Convicted murderers and sex offenders scoop up the canines for kisses, burying their hands in their fur and play endless games of fetch with tennis balls in the prison yard, chasing them oblivious to the rain.
“My dream was to organise pet therapy sessions in prison because it’s the one place where there is a total lack of affection, where dogs can create calm, good moods, emotional bonds and physical contact,” Gallinotti, 47, told AFP.
She volunteers once a week to teach the prisoners how to train the animals – with treats handed out for sitting, shaking paws and lying down – as well as how pet therapy works so that some can go on to set up their own initiatives once released.
“I have always loved animals, I had a cat and dog at home, and pet therapy has been wonderful,” said Nazareno Caporali, who is serving life for murder.
The 53-year-old, who divides his time between the dogs and studying for a third university degree, said he wanted to pass on the joys of pet therapy to others.
“I hope one day we will be able to give to someone else what we have received, by doing pet therapy with people with Alzheimer’s or children with psychophysical problems, with the same dignity it’s been done with us,” he said, as Titti, tired out by the game, settles down for a snooze nearby.
The theory of using animals as agents of socialisation and relaxation dates back to the 18th century.

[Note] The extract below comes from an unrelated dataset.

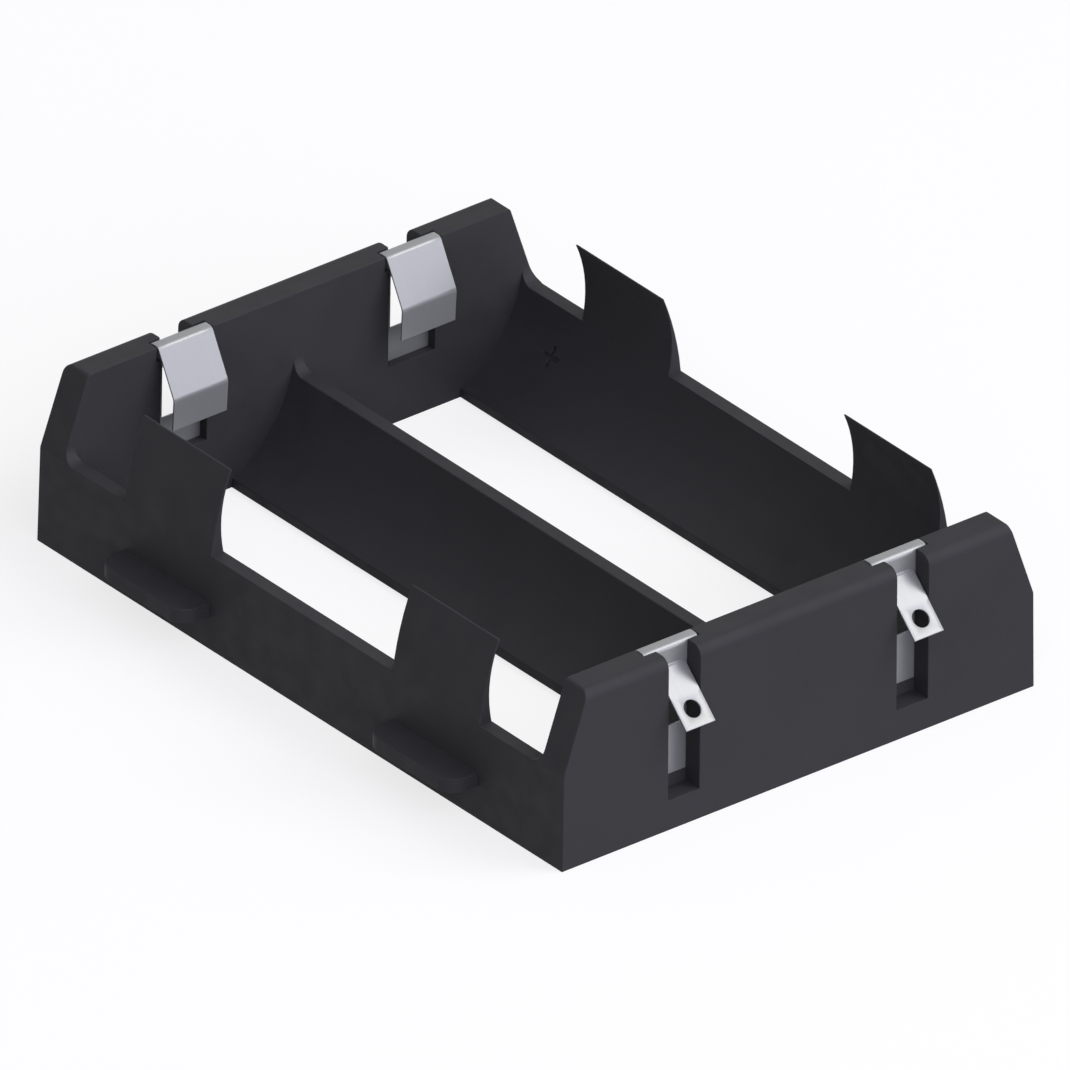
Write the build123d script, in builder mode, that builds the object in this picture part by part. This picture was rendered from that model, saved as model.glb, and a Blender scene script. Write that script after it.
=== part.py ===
"""Holder for two 26650-size cells lying side by side: one moulded body and four folded contacts.

X runs along the cells, Y across them and Z up. The origin is the middle of the flat underside.
"""

from build123d import *
from math import cos, radians, sin, tan
import os

# Cells and the troughs that they lie in
cell_diameter = 26.0
cell_clearance = 0.4
cell_pitch = 27.6
bay_length = 71.4
floor_slot_width = 11.9

# Body
height = 18.5
wall_top = 10.0
side_wall = 1.535
end_wall = 3.6
shoulder_inset = 2.9
draft_angle = 0.6
top_edge_radius = 1.15
top_corner_radius = 0.5
shoulder_radius = 0.8
root_radius = 1.5

# Gripping fingers
finger_width = 13.0
finger_spacing = 40.1
finger_rise = 0.1
finger_tip_thickness = 0.2
finger_middle_thickness = 0.47

# Ledges below the fingers
ledge_width = 12.8
ledge_reach = 3.3
ledge_thickness = 1.5
ledge_bottom = 3.4
ledge_corner_radius = 2.0

# Polarity mark engraved in one trough
mark_size = 2.2
mark_stroke = 0.35
mark_depth = 0.25
mark_inset = 6.9
mark_angle = 33.0

# Contact strip, with its heights measured down from the top of the end walls
strip_thickness = 0.2
strip_width = 6.5
strip_bend_radius = 0.45
fold_rise = 0.05
leaf_start = 0.05
kink_reach = 2.45
kink_drop = 4.7
kink_radius = 1.0
leaf_end_reach = 2.3
leaf_end_drop = 8.0

# Solder lug lanced out of the strip
lug_width = 3.5
lug_angle = 44.0
lug_length = 6.45
lug_bend_drop = 2.3
lug_hole_diameter = 1.85
lug_hole_to_end = 1.85

# Slots in the end walls, with their clearances round the strip
web_thickness = 1.1
slit_clearance = 0.05
side_clearance = 0.15
slit_floor = 4.5
lug_slot_floor = 3.2
window_width = 5.7
window_floor = 6.3
notch_depth = 1.6

# Values worked out from the sizes above
axis_height = cell_diameter / 2
trough_radius = cell_diameter / 2 + cell_clearance
half_pitch = cell_pitch / 2
half_bay = bay_length / 2
half_length = half_bay + end_wall
draft = tan(radians(draft_angle))
slit_inner = half_bay + web_thickness
slit_outer = slit_inner + strip_thickness + 2 * slit_clearance
leg_x = (slit_inner + slit_outer) / 2
slit_width = strip_width + 2 * side_clearance
lug_slot_width = lug_width + 2 * side_clearance
finger_tip_height = height + finger_rise
past = 1.0
end_signs = (-1, 1)
side_signs = (-1, 1)


def trough_y(z):
    """Distance from the middle of the holder to a trough's outer side at height z."""
    return half_pitch + (trough_radius**2 - (axis_height - z) ** 2) ** 0.5


wall_outer = trough_y(wall_top) + side_wall
half_width = wall_outer + wall_top * draft

# The shoulders' rounding starts just above the side walls
shoulder_foot = wall_top + shoulder_radius / 5

# Cuts that hold one contact: from, to, width across and floor height
slot_cuts = (
    (slit_outer, half_length + past, lug_slot_width, lug_slot_floor),
    (slit_inner, slit_outer, slit_width, slit_floor),
    (half_bay - past, slit_inner, window_width, window_floor),
    (half_bay - past, slit_inner, slit_width, height - notch_depth),
)


with BuildPart() as holder_body:
    # Side view: the end walls rise from the level of the side walls
    with BuildSketch(Plane.XZ):
        with BuildLine():
            FilletPolyline(
                (0, 0),
                (half_length, 0),
                (half_length - height * draft, height),
                (half_bay, height),
                (half_bay, wall_top),
                (0, wall_top),
                radius=[0, top_edge_radius, 0, root_radius],
            )
            mirror(about=Plane.YZ)
        make_face()
    extrude(amount=half_width, both=True)

    # End view: drafted sides and sloping shoulders
    with BuildSketch(Plane.YZ):
        with BuildLine():
            FilletPolyline(
                (0, 0),
                (half_width, 0),
                (half_width - shoulder_foot * draft, shoulder_foot),
                (wall_outer - shoulder_inset, height),
                (0, height),
                radius=[0, shoulder_radius, top_corner_radius],
            )
            mirror(about=Plane.YZ)
        make_face()
    extrude(amount=half_length, both=True, mode=Mode.INTERSECT)

    # Fingers on the side walls, their outer faces curved in towards the tips
    middle_z = (wall_top + finger_tip_height) / 2
    finger_root = trough_y(finger_tip_height) - past
    for finger_x in (-finger_spacing / 2, finger_spacing / 2):
        with BuildSketch(Plane.YZ.offset(finger_x)):
            with BuildLine():
                outer_face = ThreePointArc(
                    (wall_outer, wall_top),
                    (trough_y(middle_z) + finger_middle_thickness, middle_z),
                    (trough_y(finger_tip_height) + finger_tip_thickness, finger_tip_height),
                )
                Polyline(
                    outer_face @ 1,
                    (finger_root, finger_tip_height),
                    (finger_root, wall_top),
                    outer_face @ 0,
                )
            make_face()
            mirror(about=Plane.YZ)
        extrude(amount=finger_width / 2, both=True)

    # Troughs, which also shape the inner faces of the fingers
    with BuildSketch(Plane.YZ):
        with Locations((-half_pitch, axis_height), (half_pitch, axis_height)):
            Circle(trough_radius)
    extrude(amount=half_bay, both=True, mode=Mode.SUBTRACT)
    with BuildSketch():
        with Locations((0, -half_pitch), (0, half_pitch)):
            Rectangle(bay_length, floor_slot_width)
    extrude(amount=wall_top, mode=Mode.SUBTRACT)

    # Ledges on the outer faces, below the fingers
    ledge_root = half_width - past
    ledge_depth = past + ledge_reach
    with BuildSketch(Plane.XY.offset(ledge_bottom)) as ledges:
        for side in side_signs:
            with Locations((-finger_spacing / 2, 0), (finger_spacing / 2, 0)):
                with Locations((0, side * (ledge_root + ledge_depth / 2))):
                    Rectangle(ledge_width, ledge_depth)
        tips = ledges.vertices().group_by(Axis.Y)[0] + ledges.vertices().group_by(Axis.Y)[-1]
        fillet(tips, radius=ledge_corner_radius)
    extrude(amount=ledge_thickness)

    # Slots that hold the contacts, the same at both ends of both troughs
    for inner, outer, across, floor in slot_cuts:
        with BuildSketch(Plane.XY.offset(floor)):
            for end in end_signs:
                for side in side_signs:
                    with Locations((end * (inner + outer) / 2, side * half_pitch)):
                        Rectangle(outer - inner, across)
        extrude(amount=height + past - floor, mode=Mode.SUBTRACT)

    # Polarity mark
    drop = radians(mark_angle)
    mark_plane = Plane(
        origin=(
            mark_inset - half_bay,
            half_pitch + trough_radius * cos(drop),
            axis_height - trough_radius * sin(drop),
        ),
        x_dir=(1, 0, 0),
        z_dir=(0, cos(drop), -sin(drop)),
    )
    with BuildSketch(mark_plane):
        Rectangle(mark_size, mark_stroke)
        Rectangle(mark_stroke, mark_size)
    extrude(amount=mark_depth, both=True, mode=Mode.SUBTRACT)

holder_body.part.label = "holder_body"


def contact(end, side):
    """Fold one contact: leg in the wall, fold over its top, leaf in the bay and lug outside."""
    across = Plane(origin=(0, side * half_pitch, 0), x_dir=(end, 0, 0), z_dir=(0, -end, 0))
    fold_z = height + fold_rise - strip_thickness / 2
    bend_z = height - lug_bend_drop
    slope = radians(lug_angle)
    lug_end = (leg_x + lug_length * cos(slope), bend_z - lug_length * sin(slope))
    hole_reach = lug_length - lug_hole_to_end
    hole_x = end * (leg_x + hole_reach * cos(slope))
    hole_z = bend_z - hole_reach * sin(slope)

    with BuildPart() as strip:
        with BuildSketch(across):
            with BuildLine():
                FilletPolyline(
                    (leg_x, slit_floor),
                    (leg_x, fold_z),
                    (half_bay + leaf_start, fold_z),
                    (half_bay - kink_reach, height - kink_drop),
                    (half_bay - leaf_end_reach, height - leaf_end_drop),
                    radius=[strip_bend_radius, strip_bend_radius, kink_radius],
                )
            trace(line_width=strip_thickness)
        extrude(amount=strip_width / 2, both=True)

        # The lug leaves a window in the leg of its own width and length
        with BuildSketch(Plane.YZ.offset(end * leg_x)):
            with Locations((side * half_pitch, bend_z - lug_length / 2)):
                Rectangle(lug_width, lug_length)
        extrude(amount=strip_thickness, both=True, mode=Mode.SUBTRACT)

        with BuildSketch(across):
            with BuildLine():
                FilletPolyline(
                    (leg_x, fold_z - strip_bend_radius),
                    (leg_x, bend_z),
                    lug_end,
                    radius=strip_bend_radius,
                )
            trace(line_width=strip_thickness)
        extrude(amount=lug_width / 2, both=True)

        lug_plane = Plane(
            origin=(hole_x, side * half_pitch, hole_z),
            x_dir=(end * cos(slope), 0, -sin(slope)),
            z_dir=(end * sin(slope), 0, cos(slope)),
        )
        with BuildSketch(lug_plane):
            Circle(lug_hole_diameter / 2)
        extrude(amount=strip_thickness, both=True, mode=Mode.SUBTRACT)
    return strip


os.makedirs("parts", exist_ok=True)
export_step(holder_body.part, "parts/holder_body.step")

for end, end_name in ((1, "front"), (-1, "rear")):
    for side, cell_name in ((-1, "cell_1"), (1, "cell_2")):
        folded = contact(end, side)
        name = "contact_" + cell_name + "_" + end_name
        folded.part.label = name
        export_step(folded.part, "parts/" + name + ".step")
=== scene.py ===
"""Dressed model of a battery holder: one moulded body and four folded spring contacts.

Sizes are named in millimetres and turned to metres by MM. The CAD frame gives every piece its place:
X runs along the cells, Y across them and Z up from the flat underside.
"""

import logging
import math
from dataclasses import dataclass, field
from enum import Enum
from itertools import pairwise

import bmesh
import bpy
from mathutils import Matrix, Vector


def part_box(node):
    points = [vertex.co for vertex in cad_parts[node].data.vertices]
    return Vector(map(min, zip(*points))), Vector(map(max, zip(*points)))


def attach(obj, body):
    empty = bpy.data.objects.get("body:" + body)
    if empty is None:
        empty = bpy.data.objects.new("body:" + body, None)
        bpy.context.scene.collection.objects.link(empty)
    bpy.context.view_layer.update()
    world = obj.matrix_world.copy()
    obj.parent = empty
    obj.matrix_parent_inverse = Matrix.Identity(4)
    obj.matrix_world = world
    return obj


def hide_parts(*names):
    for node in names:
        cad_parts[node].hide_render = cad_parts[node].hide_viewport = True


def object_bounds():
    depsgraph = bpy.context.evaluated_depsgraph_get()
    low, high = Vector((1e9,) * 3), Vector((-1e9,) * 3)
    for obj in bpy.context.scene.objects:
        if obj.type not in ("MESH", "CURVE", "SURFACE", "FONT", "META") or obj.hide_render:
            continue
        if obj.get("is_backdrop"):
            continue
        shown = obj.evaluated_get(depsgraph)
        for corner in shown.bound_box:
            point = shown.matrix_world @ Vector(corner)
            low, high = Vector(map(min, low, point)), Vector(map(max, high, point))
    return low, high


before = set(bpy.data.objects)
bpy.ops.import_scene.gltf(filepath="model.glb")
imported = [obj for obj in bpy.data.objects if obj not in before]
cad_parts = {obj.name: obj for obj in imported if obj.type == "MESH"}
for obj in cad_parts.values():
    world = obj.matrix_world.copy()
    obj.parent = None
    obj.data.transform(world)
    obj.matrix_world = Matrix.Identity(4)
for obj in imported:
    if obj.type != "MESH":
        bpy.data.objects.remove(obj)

MM = 0.001
BODY = "root"
# Two faces that turn by more degrees than this meet in a sharp edge
SHARP = 35.0
# At full weight the largest face at an edge sets the shading there
FLAT_FACE_WEIGHT = 100
# The cosine of the turn up to which two normals count as the same
SAME_NORMAL = math.cos(math.radians(0.1))
# Blender's noise stays between these values nearly everywhere
NOISE_RANGE = {"From Min": 0.3, "From Max": 0.7}

log = logging.getLogger("battery_holder")


def linear(code: str) -> tuple[float, float, float, float]:
    """Turn an sRGB hex colour to linear light.

    Args:
        code: The colour as "#rrggbb".

    Returns:
        Red, green and blue as linear values, and an alpha of 1.
    """
    channels = [int(code[i : i + 2], 16) / 255 for i in (1, 3, 5)]
    red, green, blue = (c / 12.92 if c <= 0.04045 else ((c + 0.055) / 1.055) ** 2.4 for c in channels)
    return (red, green, blue, 1.0)


def add_node(
    tree: bpy.types.NodeTree, kind: str, inputs: dict | None = None, **settings: object
) -> bpy.types.Node:
    """Add a node with its settings, and fill its inputs with values or with other nodes' outputs.

    Args:
        tree: The tree that gets the node.
        kind: The node's type name.
        inputs: A value or an output socket for each input, by the input's name or number.
        **settings: The node's own properties.

    Returns:
        The new node.
    """
    node = tree.nodes.new(kind)
    for name, value in settings.items():
        setattr(node, name, value)
    for key, value in (inputs or {}).items():
        if isinstance(value, bpy.types.NodeSocket):
            tree.links.new(value, node.inputs[key])
        else:
            node.inputs[key].default_value = value
    return node


def per_size(size_mm: float) -> float:
    """Give the pattern scale, in features per metre, of a feature of this size in millimetres."""
    return 1 / (size_mm * MM)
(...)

Later Sigmund Freud and Florence Nightingale favoured the use of dogs or other pets during during sessions or while treating patients.
It is also a way of tackling solitude within the towering walls at the medium-security facility in northern Italy, set up in 2000 as an experimental project designed to cater to prisoners who wish to study or learn work skills.
Maurizio, 36, who was found guilty of ordering five mafia killings and expects to serve at least 30 years of a sentence which officially ends in 2087, has done time in over 15 prisons and said Bollate is “by far the most advanced in terms of giving you opportunities to recreate yourself”.
Italy has the second-highest level of prison overcrowding in Europe, partly due to the number of convicts who commit crimes once released, landing them back behind bars.
While 78 per cent of prisoners in Italian jails go on to become repeat offenders, in Bollate just 20 per cent do so.